Temptation has wormed its way into their hearts. A snake, the myth tells us, offers them forbidden fruit, and they bite. The first thing they notice is that they are naked. It is a “look at me” impulse, that theologians call the “fall.” Adam and Eve’s perspective changes from partners with God in the garden, to owners who wonder: “What can this garden can do for me?”
Eve gets the brunt of the blame, as male theologians have explained over the years. The church was an early adapter, after all, of mansplaining.
Enter Mary Magdalene with the proclamation: “I have seen Jesus!” It is a proclamation of love; not as argument, not as explanation, but as proclamation, a statement shouted from the hillside that God is with us, here, in the garden, where we find ourselves, each one of us right here, right now.
Mary Magdalene’s proclamation can be likened to my daughter Margaret, as a kid, coming home from a soccer game proclaiming: “We won!” or like my niece, Leah proclaiming: ”We’re getting married,” or my cousin, Adjua proclaiming: “We’re having a baby!”
The gardener has returned to guide us back to Eden, so we can witness how love has been there all along. It turns out, the fall of Adam and Eve wasn’t an imposed exile, but a gift of choice, freedom, and agency; a sign of trust, a rite of passage, initiated when they ate the apple and God went opaque (poof).
While that might seem bad, it was really good, and indeed essential for grafting within humanity choice, freedom, and agency. For if we were to see God in the fullness of God’s nature, If we were to retain full knowledge of God, we would be so overwhelmed, we would fall on our faces in adoration despite ourselves.
Freedom would evaporate in the presence of God. It would be snuffed out by the awesomeness of God. And since God loves us more than that, God melted into the space in-between the dots, the space in between all things.
For if there is no love if there is no freedom, freedom is mission critical. So, we can choose whether or not to be multipliers of God’s love; we can choose whether or not to be love spreading difference makers. Or we can choose to build walls, choose to hunker down, choose to propagate fear.
Love only finds its power in the presence of choice. As for me I choose love. How about you? To be helpful toward this end, God came into the world in a human sized package – named Jesus to make the invitation of love in a way we could relate to without overwhelming us, without robbing us of choice.
And a few folks in power at the time chose to decline the invitation by hanging Jesus on the cross. Out of love, God allowed that to happen because the love of God cannot be known if there is not real freedom to reject it.
But then, God did something surprising. God overruled the finality of death through the resurrection of Jesus. God repurposed the cross as a crowbar to pry apart the dots of death revealing the more true reality of eternal life.
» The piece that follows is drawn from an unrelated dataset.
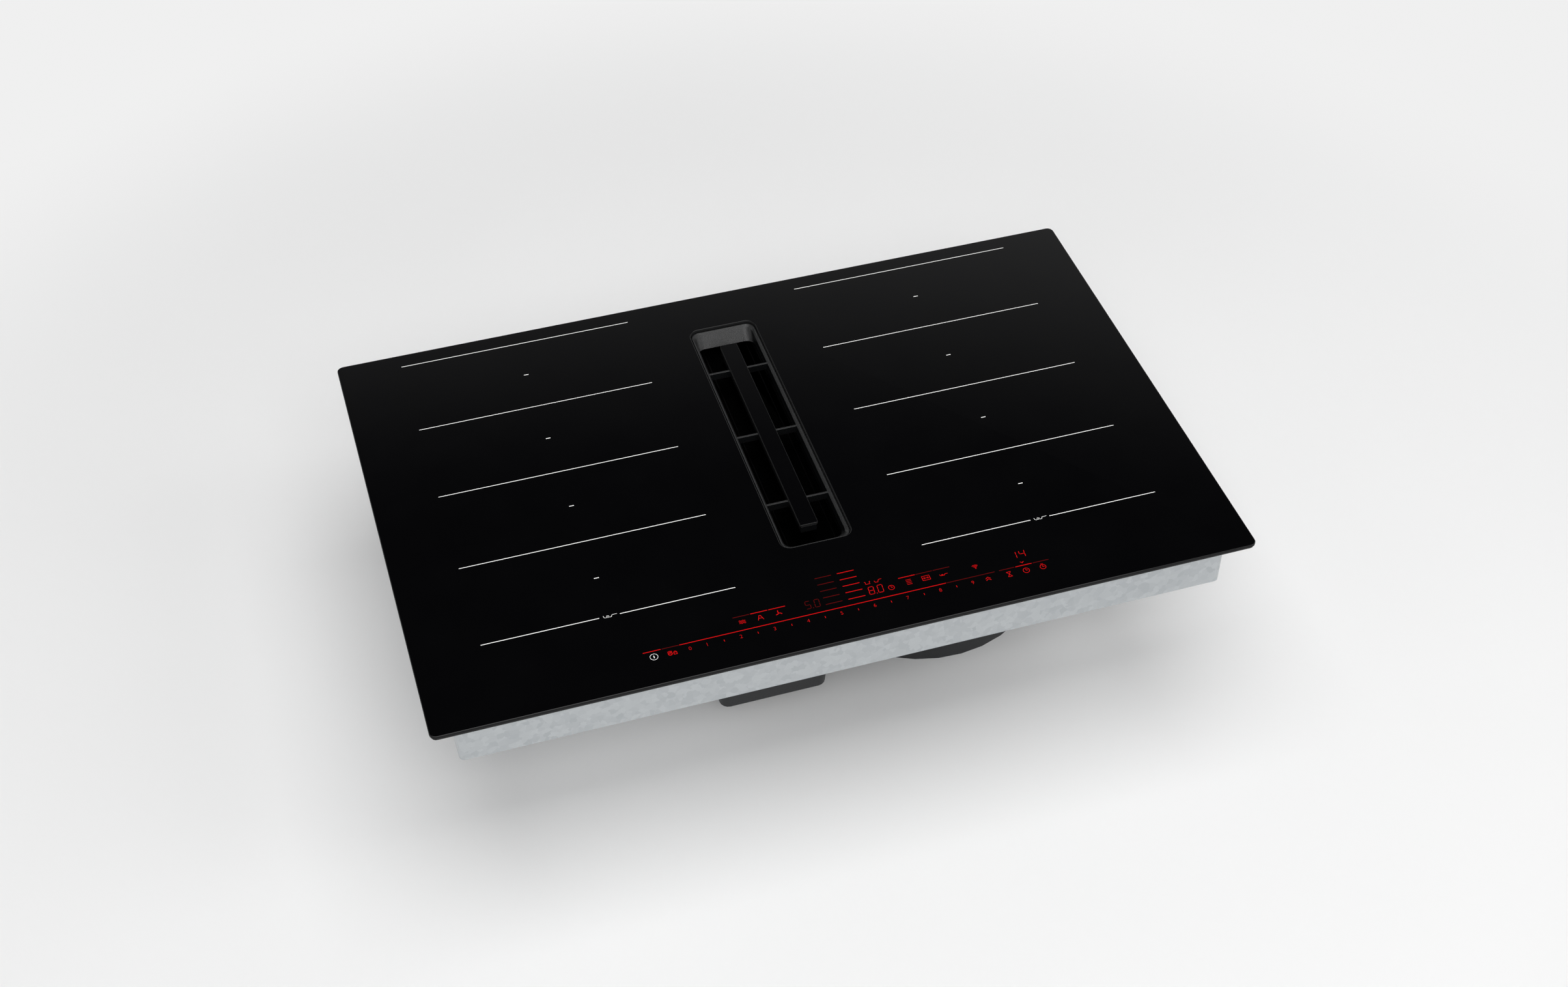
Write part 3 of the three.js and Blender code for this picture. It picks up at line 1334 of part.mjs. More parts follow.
// A drum of forward-curved blades on a dished disc that reaches over the motor.
function impeller() {
  const dishInside = motorTop + DISH_GAP;
  const dishWide = MOTOR_RADIUS + DISH_FLARE;
  const dishNarrow = MOTOR_RADIUS + DISH_GAP;
  const disc = turned(
    [
      [0, axleTop + FIT],
      [MOTOR_AXLE_RADIUS + FIT, axleTop + FIT],
      [MOTOR_AXLE_RADIUS + FIT, dishInside],
      [dishNarrow, dishInside],
      [dishWide, impellerBottom],
      [IMPELLER_RADIUS, impellerBottom],
      [IMPELLER_RADIUS, impellerBottom + IMPELLER_DISC],
      [dishWide + IMPELLER_DISC, impellerBottom + IMPELLER_DISC],
      [dishNarrow + IMPELLER_DISC, dishInside + IMPELLER_DISC],
      [HUB_RADIUS, dishInside + IMPELLER_DISC],
      [HUB_RADIUS, axleTop + HUB_TOP],
      [0, axleTop + HUB_TOP],
    ],
    BLOWER_X,
    blowerY,
    BLADES,
  );
  const inner = IMPELLER_RADIUS - BLADE_CHORD;
  const rim = circle(BLOWER_X, blowerY, IMPELLER_RADIUS, BLADES);
  const ring = slab(rim, impellerTop - IMPELLER_DISC, impellerTop, [
    circle(BLOWER_X, blowerY, inner, BLADES),
  ]);
  const outline = bladeOutline(inner + BLADE_THICK / 2, IMPELLER_RADIUS - BLADE_THICK / 2);
  const blades = Array.from({ length: BLADES }, (_, i) => {
    const blade = slab(outline, impellerBottom + IMPELLER_DISC / 2, impellerTop - IMPELLER_DISC / 2);
    return blade.rotateZ((i * 360 * DEGREE) / BLADES).translate(BLOWER_X, blowerY, 0);
  });
  return joined(disc, ring, ...blades);
}

addPiece("scroll_housing", scrollHousing(), mouldedBlack);
addPiece("outlet_flange", outletFlange(), mouldedBlack);
addPiece("inlet_bell", inletBell(), greyPlastic);
addPiece("fan_motor", fanMotor(), zincSteel);
addPiece("motor_axle", motorAxle(), stainless);
addPiece("impeller", impeller(), greyPlastic);

// ---------------------------------------------------------------- overflow tank

function overflowTank() {
  const half = { x: TANK_WIDTH / 2, y: TANK_DEPTH / 2 };
  const outline = (inset, height) => ({
    height,
    outline: roundedRect(grown(half, -inset), Math.max(TANK_CORNER - inset, SMALL_CORNER), TANK_X, tankY),
  });
  const straight = tankTop - TANK_STRAIGHT;
  const outside = loft([
    outline(TANK_TAPER, tankBottom),
    outline(0, straight),
    outline(0, tankTop),
  ]);
  const inside = loft([
    outline(TANK_TAPER + TANK_WALL, tankBottom + TANK_WALL),
    outline(TANK_WALL, straight),
    outline(TANK_WALL, tankTop + OVERCUT),
  ]);
  const lipOutline = roundedRect(grown(half, TANK_LIP), TANK_CORNER, TANK_X, tankY);
  const lip = slab(lipOutline, tankTop - TANK_LIP_THICK, tankTop);
  const grips = [-1, 1].map((end) => {
    const root = tankY + end * (half.y - TANK_WALL);
    const edge = tankY + end * (half.y + GRIP_OUT);
    return block(
      TANK_X - GRIP_WIDTH / 2,
      TANK_X + GRIP_WIDTH / 2,
      Math.min(root, edge),
      Math.max(root, edge),
      tankTop - GRIP_DROP - GRIP_HEIGHT,
      tankTop - GRIP_DROP,
    );
  });
  return cut(joined(outside, lip, ...grips), inside);
}

function tankSeal() {
  const outer = grown(tankInner, -FIT);
  const top = plenumUnder - TANK_SEAL_DROP;
  return slab(
    roundedRect(outer, Math.max(tankInnerCorner - FIT, SMALL_CORNER), TANK_X, tankY),
    top - TANK_SEAL_HEIGHT,
    top,
    [roundedRect(grown(collarHalf, FIT), collarCorner + FIT, TANK_X, tankY)],
  );
}

addPiece("overflow_tank", overflowTank(), mouldedBlack);
addPiece("tank_seal", tankSeal(), rubber);

// ---------------------------------------------------------------- worktop clamps

function clampBracket(side, y) {
  const face = trayWidth / 2 + FIT;
  const top = -CLAMP_DROP;
  const bottom = top - CLAMP_HEIGHT;
  const outline = [
    [face, bottom],
    [face + CLAMP_ARM, bottom],
    [face + CLAMP_ARM, bottom + CLAMP_SHEET],
    [face + CLAMP_SHEET, bottom + CLAMP_SHEET],
    [face + CLAMP_SHEET, top],
    [face, top],
  ].map(([x, z]) => new THREE.Vector2(side * x, z));
  const bracket = beam(outline, y - CLAMP_WIDTH / 2, y + CLAMP_WIDTH / 2);
  const x = side * (face + CLAMP_SCREW_OUT);
  return cut(bracket, rod(x, y, SCREW_RADIUS + FIT, bottom - OVERCUT, bottom + CLAMP_SHEET + OVERCUT, 12));
}

function clampScrew(side, y) {
  const x = side * (trayWidth / 2 + FIT + CLAMP_SCREW_OUT);
  const under = -CLAMP_DROP - CLAMP_HEIGHT - FIT;
  return joined(
    rod(x, y, SCREW_HEAD_RADIUS, under - SCREW_HEAD, under, 6),
    rod(x, y, SCREW_RADIUS, under - ROOT, under + CLAMP_SCREW_LENGTH, 10),
  );
}

SIDES.forEach(([name, side]) => {
  ["front", "back"].forEach((end, i) => {
    const y = (2 * i - 1) * clampY;
    addPiece(`clamp_bracket_${end}_${name}`, clampBracket(side, y), zincSteel);
    addPiece(`clamp_screw_${end}_${name}`, clampScrew(side, y), zincSteel);
  });
});

export default cooktop;
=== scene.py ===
"""Finishes, markings and lights of a built-in induction cooktop with a downdraft vent."""

import math

import bmesh
import bpy
from mathutils import Matrix, Vector


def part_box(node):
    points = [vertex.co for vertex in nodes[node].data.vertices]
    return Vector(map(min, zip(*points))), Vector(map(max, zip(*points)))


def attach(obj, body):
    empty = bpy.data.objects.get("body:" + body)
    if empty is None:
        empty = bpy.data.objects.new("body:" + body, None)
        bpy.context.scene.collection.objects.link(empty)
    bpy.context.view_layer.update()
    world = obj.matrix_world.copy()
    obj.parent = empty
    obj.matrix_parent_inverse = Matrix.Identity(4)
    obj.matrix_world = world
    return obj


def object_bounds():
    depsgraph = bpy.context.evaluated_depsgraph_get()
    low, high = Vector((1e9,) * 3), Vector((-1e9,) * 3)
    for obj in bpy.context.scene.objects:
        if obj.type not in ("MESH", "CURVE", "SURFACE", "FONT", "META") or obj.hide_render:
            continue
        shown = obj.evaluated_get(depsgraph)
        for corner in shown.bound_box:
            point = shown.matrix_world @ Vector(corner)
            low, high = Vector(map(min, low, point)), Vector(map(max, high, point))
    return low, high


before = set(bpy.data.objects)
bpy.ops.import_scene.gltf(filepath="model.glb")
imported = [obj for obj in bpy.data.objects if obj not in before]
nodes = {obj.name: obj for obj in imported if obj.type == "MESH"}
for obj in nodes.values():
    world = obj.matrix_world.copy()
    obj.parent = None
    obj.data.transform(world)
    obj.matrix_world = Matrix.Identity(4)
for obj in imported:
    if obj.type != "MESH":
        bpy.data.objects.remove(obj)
cad_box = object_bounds()

MM = 0.001

# ---------------------------------------------------------------- camera, floor and lights

# Lengths and places are in metres here, where nothing else is said.
CAMERA_PLACE = (-0.4618, -1.4952, 1.4809)
CAMERA_AIM = (0.21346, 0.68177, -0.69973)
LENS = 50.0  # millimetres
SENSOR = 36.0  # millimetres

WHITE = "#FFFFFF"
FLOOR_SIZE = 12.0
FLOOR_DROP = 0.2  # millimetres under the lowest point of the cooktop
FLOOR_LIT = 0.75  # how far from the middle the floor begins to fade into the backdrop
FLOOR_FADED = 1.3
PAPER = 0.87  # the even pale grey of the studio's paper
PAPER_TOP = 0.46  # sine of the angle of elevation at which the studio begins to darken
DARK_FROM = 0.7  # sine of the angle from which it is dark
DARK = 0.02

# Where each lamp hangs, its width and depth, and its power in watts.
LAMPS = {
    "overhead": ((0.0, -0.2, 2.6), 2.6, 2.2, 48),
    "front": ((-0.5, -2.8, 2.8), 2.6, 1.4, 50),
    "side": ((2.6, -1.2, 2.2), 1.4, 1.4, 16),
}


def make_camera():
    data = bpy.data.cameras.new("camera")
    data.lens = LENS
    data.sensor_width = SENSOR
    data.clip_start = 0.01
    camera = bpy.data.objects.new("camera", data)
    camera.location = CAMERA_PLACE
    camera.rotation_mode = "QUATERNION"
    camera.rotation_quaternion = Vector(CAMERA_AIM).to_track_quat("-Z", "Y")
    bpy.context.scene.collection.objects.link(camera)
    bpy.context.scene.camera = camera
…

Resurrection is God rejecting human rejection without denying human freedom… out of love. For there is no love if there is no freedom. Mary Magdalene makes the point with the proclamation: “I have seen Jesus!”
And so, on this Easter Sunday I want to invite you join Mary Magdalene in this proclamation. It is an expression of faith in the power of love to cast out fear, where we can pull apart the points colored with heartache and anxiety and step into the garden of Eden without ever leaving the place where we live.
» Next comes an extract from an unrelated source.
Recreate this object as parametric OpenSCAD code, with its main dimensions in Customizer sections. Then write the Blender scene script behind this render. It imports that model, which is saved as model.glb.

That is what we’re all about here at Epiphany. This is where we come to train to be love spreading difference makers. Epiphany is a spiritual gym, where we practice how to be our most human selves, by living in the garden of Edenwhere God is, with us, right here, right now.
And so, in a world that can get pretty spun up over the placement, and color, and pattern of the dots, Epiphany is where we come to pick up the cross to pry apart the dots seeking the love in-between, the glue that holds all things together.
Thank you, Mary Magdalene, for being out guide, and for your proclamation: “I have seen Jesus!” May we make it our own.
Happy Easter, and may God bless you.